[WORK TO BE COMPLETED]
Your answer should be a single number: the count of lines that include the word "scene".

[begin DATASET SECTION]

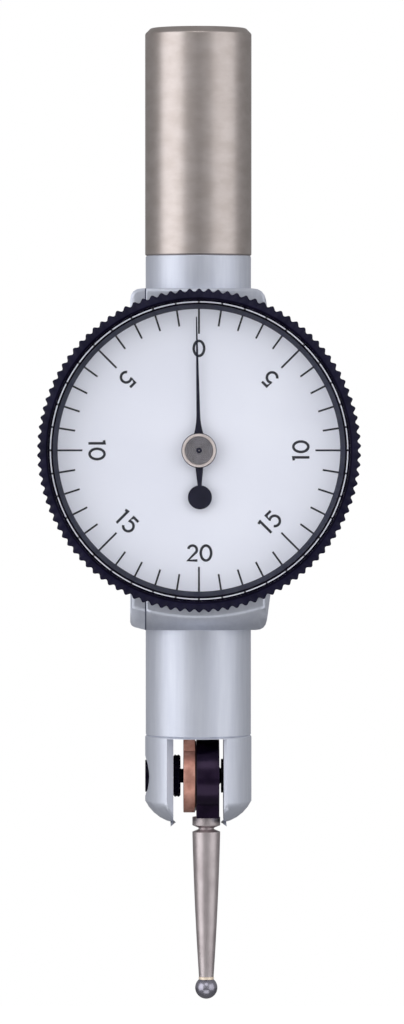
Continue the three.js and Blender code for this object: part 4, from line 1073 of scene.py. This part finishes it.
def makeHub():
    h = hubShape
    top = hubHigh[1] - hubLow[1]
    corners = [
        (h["bore"], 0),
        (h["sleeve"], 0),
        (h["sleeve"], top - h["flange"]),
        (h["rim"], top - h["flange"]),
        (h["rim"], top),
        (h["dish"], top),
        (h["dish"], top - h["dishDepth"]),
        (h["bore"], top - h["dishDepth"]),
    ]
    section = roundedLine(corners, h["rounds"], h["edgeSteps"], closed=True)
    points, faces = turnedMesh(section, h["steps"])
    finishPiece(
        "hubRim", onDial(points, hubHigh[1]), faces, "pointer_assembly", "brass", ["pointer_hub"]
    )
    # A thin black ring just outside the brass rim: painted shade that draws the dark outline at the
    # hub's edge.
    shadeRingInner = h["rim"] + h["gap"]
    shadeRing = [
        (shadeRingInner, top - h["flange"]),
        (h["shadeRing"], top - h["flange"]),
        (h["shadeRing"], top - h["shadeRingDrop"]),
        (shadeRingInner, top - h["shadeRingDrop"]),
    ]
    points, faces = turnedMesh(shadeRing, h["steps"])
    finishPiece("hubShadeRing", onDial(points, hubHigh[1]), faces, "pointer_assembly", "pointerBlack")
    outer, deep = h["dish"] - h["faceGap"], top - h["dishDepth"]
    share = np.linspace(0, 1, h["rings"] * h["ringSteps"])
    marks = top - h["ringDrop"] + h["ringRise"] * np.sin(share * h["rings"] * turnFull)
    start = outer - h["ringMargin"]
    turned = np.column_stack([start + (h["pit"] - start) * share, marks])
    face = np.concatenate(
        [[(h["pit"], deep), (outer, deep), (outer, top - h["faceDrop"])], turned]
    )
    points, faces = turnedMesh(face, h["steps"])
    finishPiece("hubFace", onDial(points, hubHigh[1]), faces, "pointer_assembly", "hubGrey")
    # A black lining in the centre hole of the hub: painted shade in the hole, with a small eye left
    # open at its middle.
    pitWall = h["pit"] - h["gap"]
    pit = [
        (h["eye"], deep - h["faceGap"]),
        (pitWall, deep - h["faceGap"]),
        (pitWall, top - h["pitDrop"]),
        (h["eye"], deep + h["gap"]),
    ]
    points, faces = turnedMesh(pit, h["steps"])
    finishPiece("hubPaintedShadePit", onDial(points, hubHigh[1]), faces, "pointer_assembly", "pointerBlack")


makeHub()
print("pointer made")

# Contact point

contactShape = {
    "collar": 1.25,
    "collarLength": 0.75,
    "groove": 0.695,
    "grooveLength": 0.58,
    "tip": 0.66,
    "bulge": 0.07,
    "spigot": 0.8,
    "spigotLength": 1.7,
    "braze": 0.19,
    "brazeGap": 0.012,
    "brazeLap": 0.02,
    "brazeShare": 0.5,  # the ring starts at this much of the tip's radius
    "neckHalf": 0.06,
    "taperEase": 0.06,
    "tipEase": 0.03,
    "edge": 0.05,
    "shoulderEdge": 0.04,
    "taperSteps": 40,
    "cupSteps": 8,
    "ballSteps": 49,
    "steps": 96,
}


def makeContact():
    c = contactShape
    foot = contactTop - c["spigotLength"]
    grooveTop = foot - c["collarLength"]
    taperTop = grooveTop - c["grooveLength"]
    ballRadius = (ballHigh[2] - ballLow[2]) / 2
    cup = ballRadius + c["braze"]
    rim = ballZ + math.sqrt(cup**2 - c["tip"] ** 2)
    t = np.linspace(0, 1, c["taperSteps"])
    radius = c["tip"] + (c["collar"] - c["tip"]) * t + 4 * c["bulge"] * t * (1 - t)
    taper = np.column_stack([radius, rim + (taperTop - c["taperEase"] - rim) * t])
    seat = np.linspace(0, c["tip"] - c["tipEase"], c["cupSteps"])
    cupLine = np.column_stack([seat, ballZ + np.sqrt(cup**2 - seat**2)])
    middle, edge = (grooveTop + taperTop) / 2, c["edge"]
    upper = roundedLine(
        [
            (c["collar"], taperTop - edge),
            (c["collar"], taperTop),
            (c["groove"], middle - c["neckHalf"]),
            (c["groove"], middle + c["neckHalf"]),
            (c["collar"], grooveTop),
            (c["collar"], foot),
            (c["spigot"], foot),
            (c["spigot"], contactTop),
            (0, contactTop),
        ],
        [0, c["shoulderEdge"], edge, edge, edge, edge, 0, edge, 0],
    )
    profile = np.concatenate([cupLine, taper, upper])
    points, faces = turnedMesh(profile, c["steps"])
    finishPiece(
        "contactStem", upright(points, contactX), faces, "stylus_assembly", "steel",
        ["contact_stem"],
    )
    seat = np.linspace(c["tip"] * c["brazeShare"], c["tip"] + c["brazeLap"], c["cupSteps"])
    gap = c["brazeGap"]
    under = np.column_stack([seat, ballZ + np.sqrt((ballRadius + gap) ** 2 - seat**2)])
    over = np.column_stack([seat, ballZ + np.sqrt((cup - gap) ** 2 - seat**2)])[::-1]
    points, faces = turnedMesh(np.concatenate([under, over]), c["steps"])
    finishPiece("contactBraze", upright(points, contactX), faces, "stylus_assembly", "braze")
    turn = np.linspace(-math.pi / 2, math.pi / 2, c["ballSteps"])
    ball = np.column_stack([ballRadius * np.cos(turn), ballZ + ballRadius * np.sin(turn)])
    ball[0, 0] = ball[-1, 0] = 0
    points, faces = turnedMesh(ball, c["steps"])
    finishPiece(
        "contactBall", upright(points, contactX), faces, "stylus_assembly", "carbide",
        ["contact_ball"],
    )


makeContact()
print("contact made")

# Pieces in the fork

leverShape = {
    "radius": 3.3,
    "arm": 2.4,
    "rootWidth": 4.6,
    "rootRise": 4.6,
    "rootTaper": 1.8,
    "edge": 0.06,
    "discSteps": 120,
    "endSteps": 24,
}


def makeLever():
    s = leverShape
    half, rootHalf = s["arm"] / 2, s["rootWidth"] / 2
    reach = leverHigh[2] - pivotZ
    taperTop = s["rootRise"] + s["rootTaper"]
    opening = math.degrees(math.asin(rootHalf / s["radius"]))
    disc = arcPoints((0, 0), s["radius"], 90 + opening, 450 - opening, s["discSteps"])
    right = [(rootHalf, s["rootRise"]), (half, taperTop)]
    top = arcPoints((0, reach - half), half, 0, 180, s["endSteps"])
    left = [(-half, taperTop), (-rootHalf, s["rootRise"])]
    outline = np.concatenate([disc, right, top, left])
    points, faces = plateMesh(outline, leverLow[0], leverHigh[0], s["edge"])
    finishPiece(
        "clutchLever", onPivot(points), faces, "lever_assembly", "bronze", ["measuring_lever"]
    )


makeLever()

holderShape = {"radius": 3.3, "foot": 2.1, "edge": 0.06, "steps": 120}


def makeHolder():
    s = holderShape
    drop = pivotZ - holderLow[2]
    opening = math.degrees(math.asin(s["foot"] / s["radius"]))
    head = arcPoints((0, 0), s["radius"], opening - 90, 270 - opening, s["steps"])
    outline = np.concatenate([[(-s["foot"], -drop), (s["foot"], -drop)], head])
    points, faces = plateMesh(outline, holderLow[0], holderHigh[0], s["edge"])
    finishPiece(
        "stylusHolder", onPivot(points), faces, "stylus_assembly", "holderBlack",
        ["stylus_holder"],
    )


makeHolder()

nutShape = {
    "radius": 1.91,
    "teeth": 22,
    "toothSteps": 8,
    "depth": 0.14,
    "groove": 0.08,
    "rim": 0.17,
    "bore": 1.05,
    "profile": [  # share of the width, of the rim's drop and of the groove's depth
        (0, 1, 0),
        (0.22, 0.05, 0),
        (0.3, 0, 0),
        (0.4, 0, 0.6),
        (0.5, 0, 1),
        (0.6, 0, 0.6),
        (0.7, 0, 0),
        (0.78, 0.05, 0),
        (1, 1, 0),
    ],
}


# Radius over turn and width: cosine teeth round the rim, a shallow groove between its two edges,
# and a slope down to each face.
def makeNut():
    s = nutShape
    low, high = nutLow[0], nutHigh[0]
    columns = s["teeth"] * s["toothSteps"]
    turn = np.arange(columns) / columns * turnFull
    tooth = s["depth"] / 2 * (1 - np.cos(turn * s["teeth"]))
    share, rimDrop, grooveDrop = np.array(s["profile"], float).T
    drop = rimDrop * s["rim"] + grooveDrop * s["groove"]
    outer = s["radius"] - drop[:, None] - tooth[None, :]
    height = low + (high - low) * share
    bore = np.full((2, columns), s["bore"])
    radius = np.concatenate([outer, bore])
    levels = np.concatenate([height, [high, low]])
    points = np.stack(
        [radius * np.cos(turn), radius * np.sin(turn), np.repeat(levels[:, None], columns, axis=1)],
        axis=-1,
    ).reshape(-1, 3)
    finishPiece(
        "lockNut", onPivot(points), gridFaces(len(levels), columns, True), "body", "blackSteel",
        ["pivot_lock_nut"],
    )


makeNut()
softenedPiece("pivotScrewEnd", "pivot_screw", "body", "blackSteel")
softenedPiece("pivotBearingCup", "pivot_bearing", "body", "blackSteel")
softenedPiece("pivotShaftCones", "pivot_shaft", "lever_assembly", "blackSteel")
print("fork pieces made")

# Floor, light and camera

studioLook = {
    "floorDrop": 200,
    "floorTone": 0.36,
    "floorSize": 4000,
    "skyLight": 0.87,
    "behind": 0.27,
    "front": 0.48,
    "ahead": 0.1,  # the dark round the camera, which the flat faces and the crystal mirror
    "aheadWide": (0.11, 0.05),
    "aheadTall": (0.4, 0.26),
    "bounced": 0.5,  # more reflections than this
    "floorPale": 0.85,
    "floorGlow": 1.16,
    "floorRough": 0.9,
}


def skyNode(tree, strength):
    node = tree.nodes.new("ShaderNodeBackground")
    node.inputs["Color"].default_value = (1, 1, 1, 1)
    feed(tree, node.inputs["Strength"], strength)
    return node.outputs["Background"]


# White to the camera and through the crystal. Metal, and what the crystal reflects inside, sees
# the grey studio that the soft lamps stand in.
def makeWorld():
    s = studioLook
    world = bpy.data.worlds.new("studio")
    bpy.context.scene.world = world
    world.use_nodes = True
    tree = world.node_tree
    tree.nodes.clear()
    place = splitNode(tree, "Generated")
    grey = rangeNode(tree, place["Y"], (-1, 1), (s["front"], s["behind"]))
    patch = mathNode(tree, "LESS_THAN", place["Y"], 0)
    for axis, edges in (("X", s["aheadWide"]), ("Z", s["aheadTall"])):
        size = mathNode(tree, "ABSOLUTE", place[axis])
        band = rangeNode(tree, size, edges, (0, 1), "SMOOTHSTEP")
        patch = mathNode(tree, "MULTIPLY", patch, band)
    dark = rangeNode(tree, patch, (0, 1), (grey, s["ahead"]))
    ray = tree.nodes.new("ShaderNodeLightPath").outputs
    bounced = mathNode(tree, "GREATER_THAN", ray["Glossy Depth"], s["bounced"])
    through = mathNode(tree, "GREATER_THAN", ray["Is Transmission Ray"], bounced)
    seen = mathNode(tree, "MAXIMUM", ray["Is Camera Ray"], through)
    mirrored = mathNode(tree, "MAXIMUM", ray["Is Glossy Ray"], bounced)
    sky = mixShaders(tree, mirrored, skyNode(tree, s["skyLight"]), skyNode(tree, dark))
    final = mixShaders(tree, seen, sky, skyNode(tree, 1))
    output = tree.nodes.new("ShaderNodeOutputWorld")
    tree.links.new(final, output.inputs["Surface"])


makeWorld()


# The floor takes the object's shadow, and is the white of the backdrop where the camera sees it,
# also through the crystal.
def makeFloor():
    half = studioLook["floorSize"] / 2 * mm
    z = (ballLow[2] - studioLook["floorDrop"]) * mm
    mesh = bpy.data.meshes.new("floor")
    corners = [(-half, -half, z), (half, -half, z), (half, half, z), (-half, half, z)]
    mesh.from_pydata(corners, [], [(0, 1, 2, 3)])
    floor = addObject("floor", mesh)
    material, tree, shader = newMaterial("floorPale")
    shader.inputs["Base Color"].default_value = (*[studioLook["floorTone"]] * 3, 1)
    shader.inputs["Roughness"].default_value = studioLook["floorRough"]
    plain = shader.outputs["BSDF"]
    glow = tree.nodes.new("ShaderNodeEmission")
    glow.inputs["Strength"].default_value = studioLook["floorGlow"]
    pale = mixShaders(tree, studioLook["floorPale"], plain, glow.outputs["Emission"])
    ray = tree.nodes.new("ShaderNodeLightPath").outputs
    seen = mathNode(tree, "MAXIMUM", ray["Is Camera Ray"], ray["Is Transmission Ray"])
    mixed = mixShaders(tree, seen, plain, pale)
    tree.links.new(mixed, tree.nodes["Material Output"].inputs["Surface"])
    mesh.materials.append(material)


makeFloor()

lampLook = [
    # name, azimuth from the front, height over the dial, distance, width, height, radiance
    ("softLeft", -60, -10, 520, 530, 760, 1.25),
    ("softRight", 58, -20, 560, 600, 760, 0.76),
    ("softTop", 0, 300, 420, 260, 220, 1.15),
    ("softLow", 0, -185, 170, 190, 150, 0.85),
]


# Each lamp is a flat panel that faces the dial's centre; its power follows from its radiance.
def makeLamps():
    for name, azimuth, rise, reach, width, height, radiance in lampLook:
        data = bpy.data.lights.new(name, "AREA")
        data.shape = "RECTANGLE"
        data.size, data.size_y = width * mm, height * mm
        data.energy = radiance * math.pi * data.size * data.size_y
        lamp = addObject(name, data)
        turn = math.radians(azimuth)
        place = np.array([math.sin(turn) * reach, -math.cos(turn) * reach, dialZ + rise]) * mm
        lamp.location = place
        back = (place - np.array([0, 0, dialZ * mm])).tolist()
        lamp.rotation_mode = "QUATERNION"
        lamp.rotation_quaternion = Vector(back).to_track_quat("Z", "Y")


makeLamps()

cameraLook = {
    "distance": 560,
    "eyeX": -3.6,
    "eyeZ": -32,
    "aimX": 0.33,
    "aimZ": -43.32,
    "viewHeight": 91.85,
    "sensor": 36,
    "clip": (10, 20000),
}


def makeCamera():
    c = cameraLook
    data = bpy.data.cameras.new("camera")
    data.sensor_width = c["sensor"]
    data.lens = c["sensor"] * c["distance"] / c["viewHeight"]
    data.clip_start, data.clip_end = [edge * mm for edge in c["clip"]]
    camera = addObject("camera", data)
    camera.location = np.array([c["eyeX"], -c["distance"], c["eyeZ"]]) * mm
    sideways, down = c["aimX"] - c["eyeX"], c["aimZ"] - c["eyeZ"]
    pitch = math.atan2(down, math.hypot(sideways, c["distance"]))
    camera.rotation_euler = (math.pi / 2 + pitch, 0, -math.atan2(sideways, c["distance"]))
    bpy.context.scene.camera = camera


makeCamera()
bpy.context.scene.view_settings.view_transform = "Standard"
print("studio made")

[end DATASET SECTION]

[EXERCISE OUTPUT]
4